Au centre, les économistes proches de la majorité présidentielle ont rapidement formé une liste des 100, composée entre autres d'Olivier Blanchard (ex-chef économiste du FMI), Philippe Aghion (Collège de France), Gilbert Cette (président du Conseil d'orientation des retraites) ou Alexandra Roulet. Au lendemain du second tour, Philippe Aghion, Jean-Pisani Ferry et Alexandra Roulet ont estimé, malgré leur position en faveur de la ligne économique d'Emmanuel Macron, que « les programmes RN et NFP ne peuvent pas être mis sur un pied d'égalité ».
A l'extrême droite, très peu d'économistes ont affiché publiquement leur soutien au parti lepeniste. Vilipendé sur les questions économiques, le Rassemblement national de Jordan Bardella a largement élagué son programme économique et social. Après le ralliement d'Eric Ciotti, le RN fait par exemple volte-face sur sa promesse d'enterrer définitivement la réforme des retraites à 64 ans, quitte à semer la confusion sur les mesures qu'il mettrait en place après les législatives.

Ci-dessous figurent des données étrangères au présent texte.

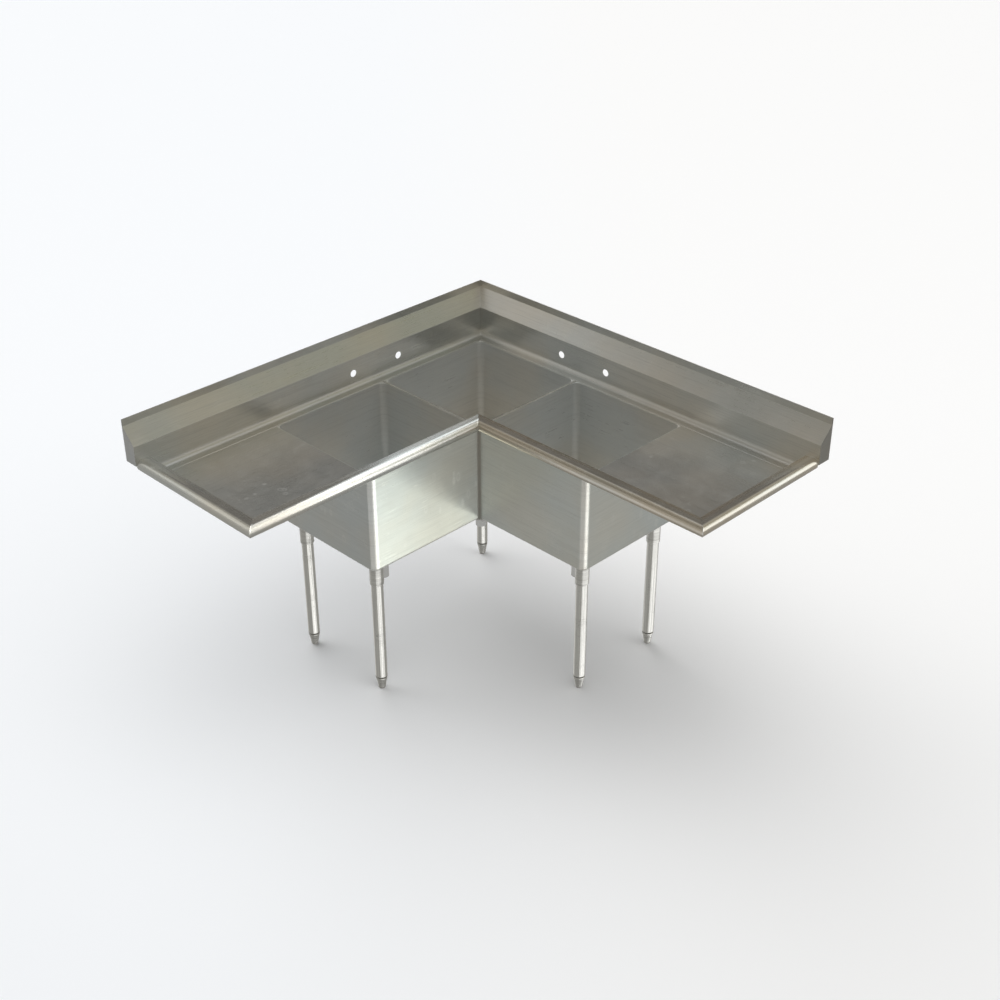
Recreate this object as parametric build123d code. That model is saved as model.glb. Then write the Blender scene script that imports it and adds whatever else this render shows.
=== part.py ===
from build123d import *
import math
import os

# Free-standing stainless steel corner sink with three bowls and two drainboards.
# Plan: two equal wings meet at the room corner. Right wing runs along +X against
# the rear wall (outward normal +Y); left wing runs along -Y against the left wall
# (outward normal -X). Inside this file a plan point is (a, b): a = distance from
# the left wall, b = distance from the rear wall. z is the height over the floor.
# Row frame: X = a - L/2, Y = L/2 - b, so the origin is at the middle of the
# bounding box, on the floor.

# ---- driving dimensions, millimetres ---------------------------------------
L = 1524.0            # length of each wing, from the room corner
WD = 613.0            # depth of each wing, wall to outer edge of the rolled rim
T = 1.6               # sheet thickness
ZD = 919.4            # top of the rear ledge
ZB = 916.4            # top edge of the bowls, low end of the drainboards

SPLASH = 51.0         # face of the backsplash, from the wall
Z_FLANGE = 1099.0     # top of the wall flange
Z_SLOPE = 1075.0      # where the sloped return leaves the wall flange
Z_BREAK = 1022.4      # where the sloped return meets the vertical face
Z_CAP = 955.2         # bottom of the boxed end of the backsplash
COVE = 19.0           # cove between backsplash and ledge

BOWL = 457.2          # bowl opening, both ways (18 in)
BOWL_DEEP = 357.0     # bowl depth under its top edge
BOWL_IN = 92.0        # first inner wall of a bowl, from the wall
GAP = 9.0             # space between two neighbouring bowls
R_BOWL = 22.0         # vertical coved corner, inside
R_FLOOR = 12.0        # floor cove, inside

ROLL_R = 19.2         # outer radius of the rolled rim
RISER = 62.2          # plan width of riser, top band and roll
RIM_LOW = 905.0       # bottom of the riser's skirt
END_ROLL = 1521.0     # outermost line of the end rims

LEG_R = 20.65         # 1 5/8 in tube
LEG_WALL = 1.6
LEG_ALONG = 925.0     # outer legs, along the wing
LEG_REAR = 82.0       # rear legs, from the wall
LEG_FRONT = 446.0     # front legs, from the wall
SOCK_R = 23.8
SOCK_BORE = 20.85
SOCK_LOW = 430.0
Z_LEG_END = 54.0      # lower end of the tube

FAUCET_MID = 553.0    # middle of each pair of tap holes, along the wing
FAUCET_CC = 203.2     # 8 in centres
FAUCET_R = 12.7       # 1 in holes
FAUCET_Z = 968.0

DRAIN_HOLE_R = 45.0   # hole in the bowl floor
TAIL_R = 19.05        # 1 1/2 in tailpiece

# ---- derived ------------------------------------------------------------------
H = L / 2
B0 = BOWL_IN - T                  # outer face of the rear bowl walls
B1 = BOWL_IN + BOWL + T           # outer face of the front bowl walls
S0 = B1 + GAP                     # outer face of a side bowl, partition side
S1 = S0 + BOWL + 2 * T            # outer face of a side bowl, drainboard side
Z_FLOOR = ZB - BOWL_DEEP          # inside of the bowl floor
Z_BOT = Z_FLOOR - T               # underside of the bowls
EDGE = END_ROLL - RISER           # riser of the end rim
CH_H = 25.0                       # height of the leg channels
CORNER_MID = (B0 + B1) / 2
SIDE_MID = (S0 + S1) / 2

os.makedirs("parts", exist_ok=True)

MIRROR = Plane(origin=(0, 0, 0), z_dir=(1, 1, 0))


def at(a, b, z=0.0):
    return (a - H, H - b, z)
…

La bataille du chiffrage des programmes
En plein marasme budgétaire, les candidats ont présenté des programmes montés dans l'urgence. Dénonçant « l'échec de la politique économique, budgétaire et sociale d'Emmanuel Macron », le Nouveau Front populaire (NFP) a promis « un choc fiscal » à son arrivée à Matignon pour financer ses mesures. Dans son programme présenté il y a deux semaines, la coalition des gauches et des écologistes a annoncé dans le même temps une enveloppe de dépenses de 150 milliards d'euros.
« Nous sommes la seule force politique à proposer un chiffrage de notre programme », a clamé Eric Coquerel (LFI), ancien président de la Commission des finances à l'Assemblée nationale, lors d'un point presse. En première ligne, l'économiste Julia Cagé a participé à la construction des grandes mesures économiques. Il s'agit « d'une politique de relance par le pouvoir d'achat et une politique de relance par la recherche et l'investissement », a résumé la spécialiste de la fiscalité et des médias.

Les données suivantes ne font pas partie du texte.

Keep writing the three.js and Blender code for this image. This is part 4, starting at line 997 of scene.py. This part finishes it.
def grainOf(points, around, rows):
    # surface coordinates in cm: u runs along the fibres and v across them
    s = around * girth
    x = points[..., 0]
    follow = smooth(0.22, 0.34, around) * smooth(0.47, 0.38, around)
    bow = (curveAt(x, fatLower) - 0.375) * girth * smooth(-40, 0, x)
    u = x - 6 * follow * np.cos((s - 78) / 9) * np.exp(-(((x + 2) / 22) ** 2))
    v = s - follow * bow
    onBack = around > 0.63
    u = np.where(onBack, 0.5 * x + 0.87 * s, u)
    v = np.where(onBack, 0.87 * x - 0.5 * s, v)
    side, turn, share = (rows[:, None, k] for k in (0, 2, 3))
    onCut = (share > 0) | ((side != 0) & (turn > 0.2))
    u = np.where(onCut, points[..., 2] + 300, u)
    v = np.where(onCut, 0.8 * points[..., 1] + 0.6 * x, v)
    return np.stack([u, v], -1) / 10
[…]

En face, les économistes défendant une grande coalition du centre prônent « une politique économique fondée sur l'emploi et la productivité ». C'est, à leurs yeux, « la meilleure stratégie pour répondre aux défis économiques de notre époque, du pouvoir d'achat aux inégalités, en passant par la souveraineté technologique et la soutenabilité des finances publiques ». Dans le bloc du centre, les résultats du second tour ont amoindri les chances pour le président Macron de placer un nombre majoritaire de députés sur les sièges de l'Assemblée.

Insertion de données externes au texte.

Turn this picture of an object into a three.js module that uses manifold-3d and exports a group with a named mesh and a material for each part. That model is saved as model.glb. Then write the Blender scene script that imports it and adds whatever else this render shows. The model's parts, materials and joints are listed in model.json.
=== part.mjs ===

Face au possible raz-de-marée de l'extrême droite, le chef économiste d'Allianz, Ludovic Subran, a lancé un cri d'alerte. « Les gens qui voient dans le RN l'antidote à l'hyper socialisme français se trompent. Ce sont des national-socialistes. Arrêtons d'avoir peur des rouges, ils ne gouverneront pas. Craignez les bruns, ils sont aux portes du pouvoir et vous coûteront votre emploi et votre épargne !». Une perspective que redoutent désormais un grand nombre d'économistes français.